When Gobeil asked Devimco representatives what the building was going to be, they responded that they didn’t know what they would do with it. “So we said, maybe you should put horses in there,” remembered Judith’s husband, Christopher Gobeil. “They didn’t like that idea very much,” Judith added.
The Gobeils, who founded the Committee for the Sustainable Redevelopment of Griffintown, feel so strongly about the stables they have launched a petition to ensure their survival. They are demanding that the site be considered a historical monument and be given the funding necessary to secure its future as a working stable. These recommendations were also made by the Conseil du Patrimoine and Patri-Arche, but have not been taken into consideration.
“This is the first time I’ve ever started a petition,” said Judith Gobeil. “Since we’ve moved here, it [the Horse Palace] has peaked my interest. I’ve gotten to know professors who’ve studied Leo’s place and I’ve come to understand the historical value of the place. It would make me really sad to see all that heritage go.”
On March 10, 2008, the Gobeils chose to represent their concern for the Horse Palace’s future at the public consultations taking place at the École de technologie supérieure on the corner of Peel and Notre-Dame.
In the midst of the downtown chaos, Leonard and Gobeil arrived at the meeting in a horse-drawn carriage, as members of the Commitee asked passer-bys to sign the petition to save the stables.
The Gobeils aren’t quite sure how many people have signed the petition as many copies are circulating.

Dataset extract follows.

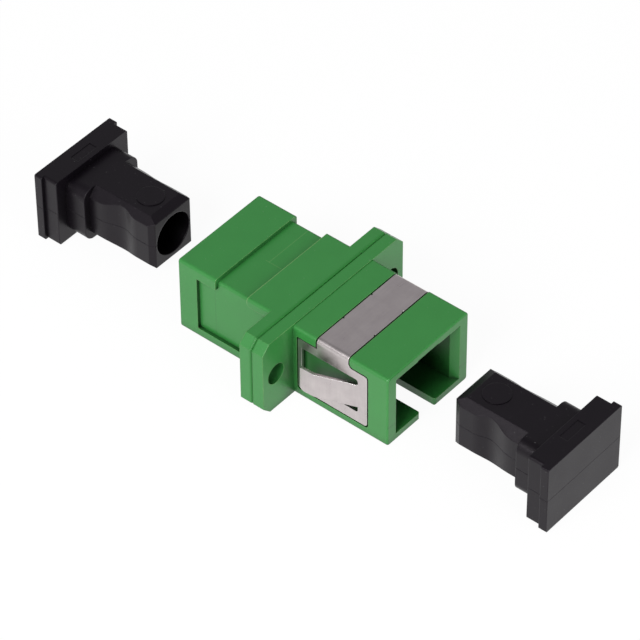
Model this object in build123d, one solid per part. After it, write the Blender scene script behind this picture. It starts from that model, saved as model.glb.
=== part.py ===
from build123d import *
from math import cos, radians, sin
import os

# Simplex fibre optic adapter with its two dust plugs taken off.
# Lengths are in millimetres and angles in degrees.
# The origin is the centre of the alignment sleeve, on the seam of the two halves.
# +X runs along the mating axis to the port on the clip side, +Z is up, keyways down.

# Port and moulded walls
port_width = 9.1
port_height = 7.4
side_wall = 1.8
floor_wall = 0.9
half_length = 13.7
edge_round = 0.35
mouth_round = 0.2

# Mouth of each port
lead_in = 0.5
lead_in_depth = 0.9
key_width = 2.4
key_length = 9.8
key_round = 0.3
rim_relief_width = 3.3
rim_relief_depth = 0.1
rim_relief_length = 5.0

# Flange plates, one on each half
flange_width = 22.0
flange_thickness = 1.5
flange_chamfer = 1.0
flange_rise = 0.1
hole_edge = 2.0
hole_diameter = 2.4
seam_break = 0.14

# Rear half: collar, recessed sides, lowered middle and band beside the flange
collar_length = 5.0
end_rim_length = 2.45
side_recess = 0.4
foot_rim = 1.17
collar_rim = 1.35
middle_drop = 0.5
middle_round = 0.35
band_length = 3.05
band_depth = 1.05
band_round = 0.5

# Alignment sleeve, a split ring that grips the two ferrules
ferrule_diameter = 2.5
sleeve_wall = 0.35
sleeve_length = 11.4
sleeve_slit = 0.5
sleeve_gap = 0.05
sleeve_end_gap = 0.1

# Latch holders, one behind each port
holder_flange = 1.2
holder_side_margin = 0.55
holder_top_margin = 0.25
holder_gap = 0.05
barrel_wall = 0.45
barrel_lip = 0.6
barrel_mouth = 2.9
arm_thickness = 0.7
arm_height = 4.0
arm_wall_gap = 0.25
arm_reach = 8.0
hook_length = 1.5
hook_flat = 0.5
hook_rake = 0.15
hook_gap = 0.2

# Panel clip, folded from one sheet
sheet = 0.3
clip_gap = 0.15
strap_start = 4.6
strap_width = 4.05
strap_corner = 0.5
strap_nick = 0.12
strap_nick_place = 2.2
bend_inside = 0.25
plate_start = 2.15
plate_length = 8.9
plate_foot = 1.12
plate_height = 6.78
plate_corner = 0.4
window_start = 2.62
window_length = 7.25
window_foot = 2.43
window_height = 4.42
window_corner = 0.3
window_relief = 0.3
relief_margin = 0.15

# Clip tongues, cut from the side plates and bent outwards
tongue_top_slot = 0.65
tongue_foot_slot = 0.73
tongue_lift = 21.0
tongue_end_lift = 3.5
tongue_leg = 4.6
tongue_tip = 1.75
tongue_root_bend = 0.9
tongue_bend = 1.0
tongue_corner = 0.6

# Dust plugs
plug_length = 13.8
plug_height = 8.6
lip_width = 11.7
lip_thickness = 0.95
lip_corner = 0.2
cap_width = 11.0
cap_thickness = 1.75
cap_corner = 0.3
neck_length = 2.55
neck_side_gap = 0.4
neck_corner = 1.3
shank_gap = 0.25
shank_flat = 4.5
shank_root = 6.62
shank_waist = 5.35
shank_end = 6.1
shoulder_place = 6.3
waist_place = 9.5
end_place = 11.45
side_bevel = 0.7
side_narrowing = 0.35
top_bevel = 0.95
top_lowering = 0.45
plug_hole_mouth = 5.0
plug_hole_gap = 0.25
plug_hole_depth = 6.0
pin_mark_diameter = 3.0
pin_mark_place = 10.85
pin_mark_rise = 0.08
gate_mark_length = 2.9
gate_mark_width = 1.0
gate_mark_place = 1.6
gate_mark_depth = 0.05
front_pull = 16.8
rear_pull = 17.5

# Sizes that follow from the ones above
body_width = port_width + 2 * side_wall
body_height = port_height + 2 * floor_wall
body_top = body_height / 2
body_foot = -body_height / 2
raised_top = body_top + flange_rise
hole_pitch = flange_width - 2 * hole_edge
pocket_width = port_width + 2 * holder_side_margin + 2 * holder_gap
pocket_height = port_height + 2 * holder_top_margin + 2 * holder_gap
sleeve_diameter = ferrule_diameter + 2 * sleeve_wall
barrel_bore = sleeve_diameter + 2 * sleeve_gap
barrel_diameter = barrel_bore + 2 * barrel_wall
barrel_reach = sleeve_length / 2 + sleeve_end_gap + barrel_lip
plug_hole_root = barrel_diameter + 2 * plug_hole_gap
neck_width = port_width - 2 * neck_side_gap
shank_height = port_height - 2 * shank_gap
cap_face = lip_thickness + cap_thickness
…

As of now, their outlook is pretty grim.
“Truly, if the project goes through as stands, the stables don’t have a chance,” said Judith Gobeil. “I just can’t see it surviving.”
For Leonard, the memory of horses in the backyard will live on, just like his souvenirs of Sunday morning services at Sainte-Ann’s Parish before it was destroyed.
But the gregarious man with the raspy voice figures he won’t be present to see his stables go. “I’ll be looking up from down below,” said Leonard laughing. “But it would be nice to know that it’s still here.”